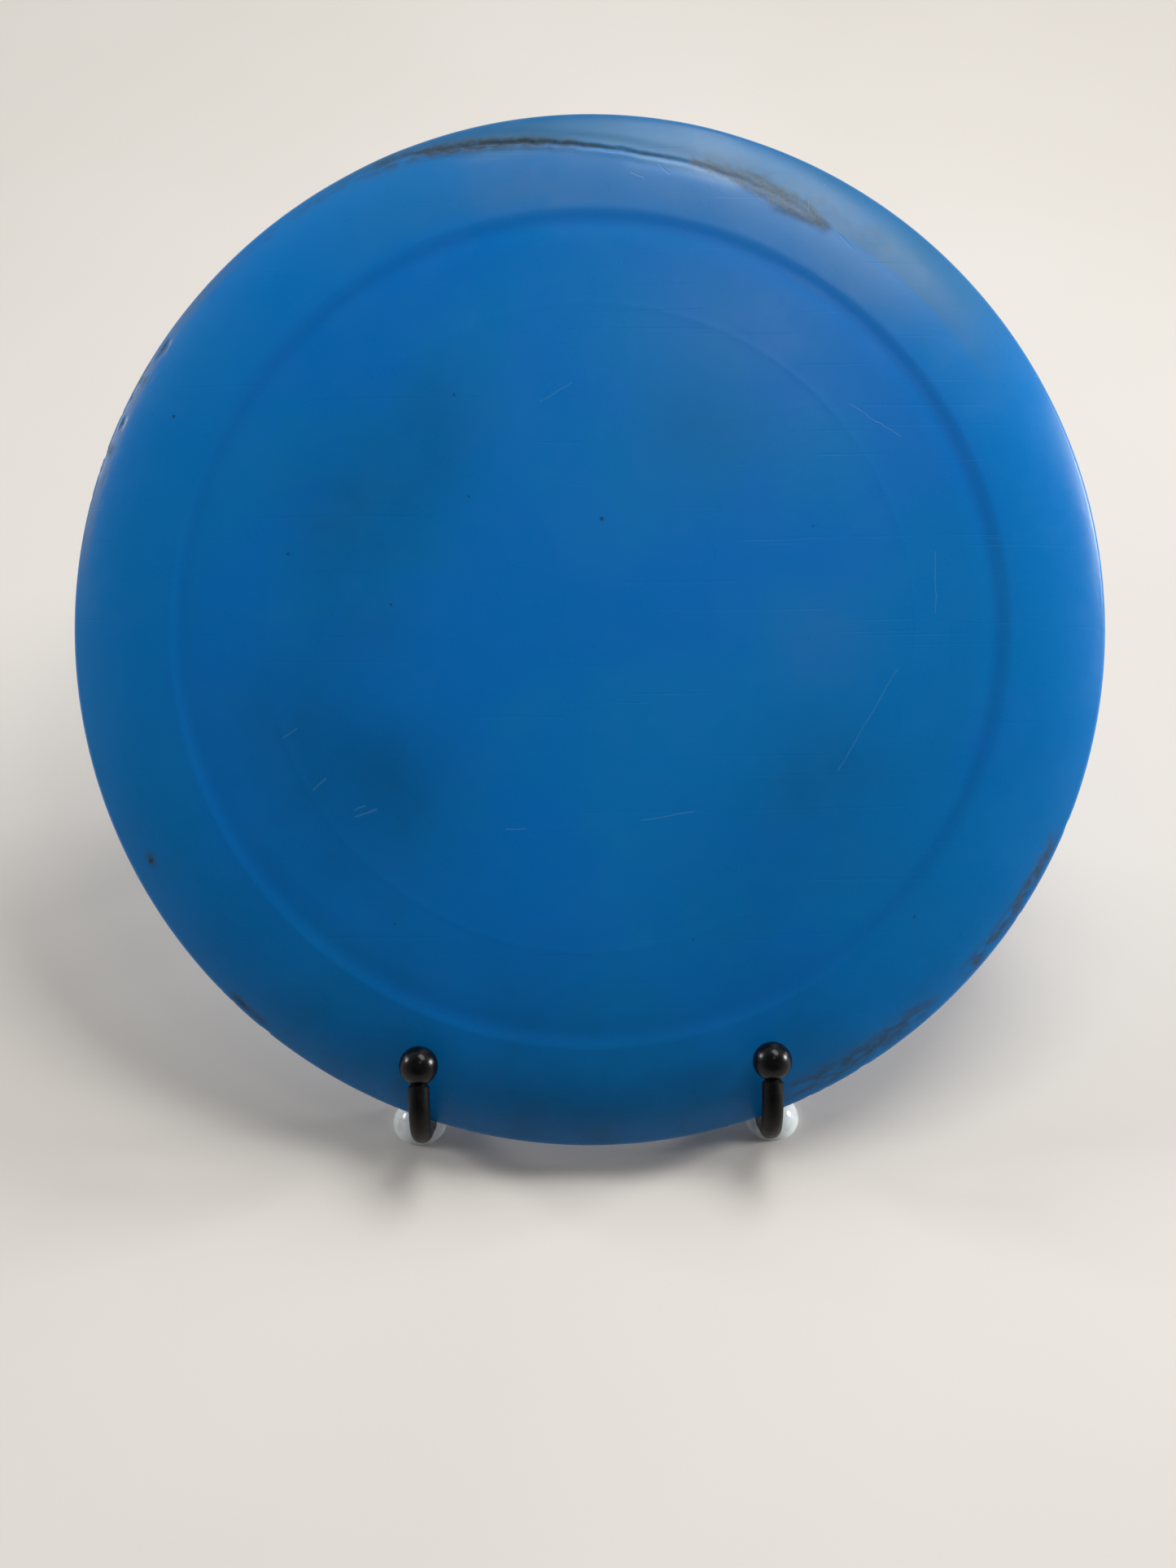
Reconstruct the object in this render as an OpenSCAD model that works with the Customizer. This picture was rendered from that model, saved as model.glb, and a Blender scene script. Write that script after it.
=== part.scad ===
// Golf disc on a folding wire display stand.
// The disc is one moulding. It sits in two ball-tipped hooks and leans back on two
// uprights. A U-shaped rear leg is hinged behind them, on one of the cross bars.
// X is across, +Y points to the back and Z is up. The feet stand on Z = 0.

/* [Disc] */
// Outside diameter
disc_d = 211.5; // [200:0.5:220]
// Diameter inside the rim
rim_inner_d = 173.2; // [165:0.2:180]
// Height from the rim's bottom to the plate's edge, on top
shoulder_h = 13.7; // [12:0.1:15]
// Height of the leading edge above the rim's bottom
nose_h = 7; // [5:0.1:8]
// Radius of the leading edge
nose_r = 1.6; // [1.6:0.1:2.4]
// Width of the flat under the rim
rim_foot_w = 4.2; // [3:0.1:7]
// Thickness of the flight plate
plate_t = 2.1; // [1.6:0.1:3]
// Rise of the dome from the rim to the middle
dome_rise = 2.2; // [0:0.1:4]
// Depth of the groove where the plate meets the rim
groove_depth = 0.2; // [0:0.05:0.5]

/* [Side rods and hooks] */
// Diameter of the two side rods
rod_d = 4.3; // [3:0.1:5]
// Distance between the two side rods
hook_spacing = 70.9; // [50:0.1:90]
// Distance from the disc's leading edge forward to the upturned end
hook_reach = 11; // [9:0.5:16]
// Height of the ball's middle above the arm
hook_rise = 14.6; // [14:0.1:18]
// Bend radius at the front, on the rod's axis
elbow_bend = 8.5; // [7:0.5:9]
// Bend radius over the foot, on the rod's axis
foot_bend = 5; // [4:0.5:7]
// Diameter of the ball tips
ball_d = 7.9; // [6:0.1:9]
// Where the uprights end, above the disc's middle
upright_top = 33; // [20:1:45]

/* [Cross bars] */
// Diameter of the cross bars and the rear leg
bar_d = 3.8; // [3:0.1:4.5]
// Distance of the hinge bar below the disc's middle
hinge_drop = 5; // [0:1:12]
// Distance from the hinge bar up to the stop bar
stop_rise = 12; // [10:0.5:16]
// Distance from the uprights' ends down to the top bar
top_bar_drop = 4; // [3:0.5:10]
// Distance from the hinge bar down to the lower bar
lower_bar_drop = 75.6; // [60:0.2:80]

/* [Rear leg] */
// Angle of the open leg from upright
leg_splay = 22; // [12:1:28]
// Distance between the leg's two rods
leg_w = 52; // [40:1:56]
// Bend radius at the leg's lower corners, on the rod's axis
leg_bend = 5; // [4:0.5:8]
// Reach of the leg's tails above the hinge
tail_reach = 15; // [13:0.5:18]
// Distance between the two rear feet
rear_foot_spacing = 30; // [16:1:34]

/* [Feet] */
// Diameter of the clear feet
foot_d = 11.2; // [9:0.1:13]
// Height of the clear feet
foot_h = 5.2; // [4:0.1:6]
// Thickness of the foot under the rod
foot_floor = 1; // [0.6:0.1:1.5]
// Distance of the front feet's middle outward from their rods
foot_toe_out = 1.6; // [0:0.1:2]

/* [Fit] */
// Angle of the disc from level
recline = 40.3; // [35:0.1:60]
// Space between the disc and the stand
rest_gap = 0.3; // [0.1:0.05:0.5]
// Space around the hinge bar in the leg's eyes
hinge_gap = 0.1; // [0.02:0.01:0.1]

/* [Hidden] */
$fn = 96;

LEFT = -1;
RIGHT = 1;
rod_r = rod_d / 2;
bar_r = bar_d / 2;
ball_r = ball_d / 2;
hook_x = hook_spacing / 2;
spigot_r = 1.4;
spigot_len = 3.4;
shoulder_gap = 0.3;
end_chamfer = 0.45;
bend_swell = 0.02;
joint_lap = 0.2;
spacer_wall = 1.1;
spacer_play = 0.25;
overrun = 1;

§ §

Written task: Everything from the first line of the material through the line containing "groove_depth = 0.2; // [0:0.05:0.5]" is to be printed exactly; lines after that are to be left out.

Correct result:
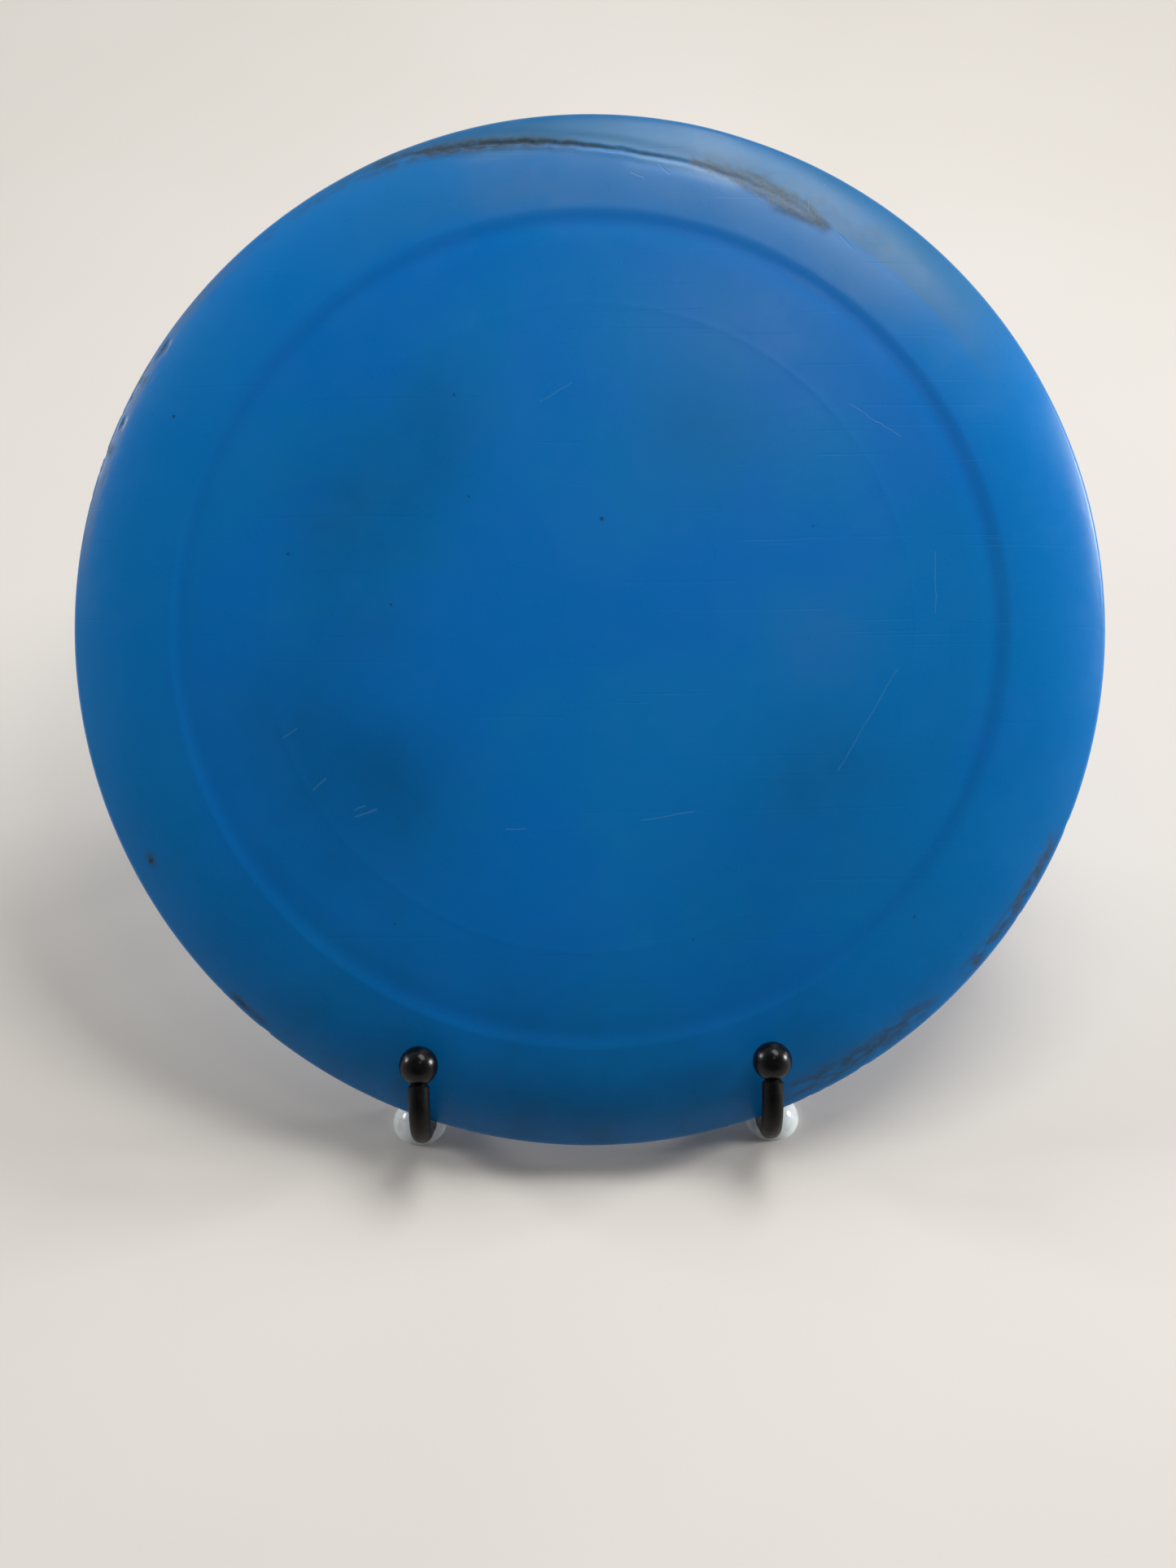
Reconstruct the object in this render as an OpenSCAD model that works with the Customizer. This picture was rendered from that model, saved as model.glb, and a Blender scene script. Write that script after it.
=== part.scad ===
// Golf disc on a folding wire display stand.
// The disc is one moulding. It sits in two ball-tipped hooks and leans back on two
// uprights. A U-shaped rear leg is hinged behind them, on one of the cross bars.
// X is across, +Y points to the back and Z is up. The feet stand on Z = 0.

/* [Disc] */
// Outside diameter
disc_d = 211.5; // [200:0.5:220]
// Diameter inside the rim
rim_inner_d = 173.2; // [165:0.2:180]
// Height from the rim's bottom to the plate's edge, on top
shoulder_h = 13.7; // [12:0.1:15]
// Height of the leading edge above the rim's bottom
nose_h = 7; // [5:0.1:8]
// Radius of the leading edge
nose_r = 1.6; // [1.6:0.1:2.4]
// Width of the flat under the rim
rim_foot_w = 4.2; // [3:0.1:7]
// Thickness of the flight plate
plate_t = 2.1; // [1.6:0.1:3]
// Rise of the dome from the rim to the middle
dome_rise = 2.2; // [0:0.1:4]
// Depth of the groove where the plate meets the rim
groove_depth = 0.2; // [0:0.05:0.5]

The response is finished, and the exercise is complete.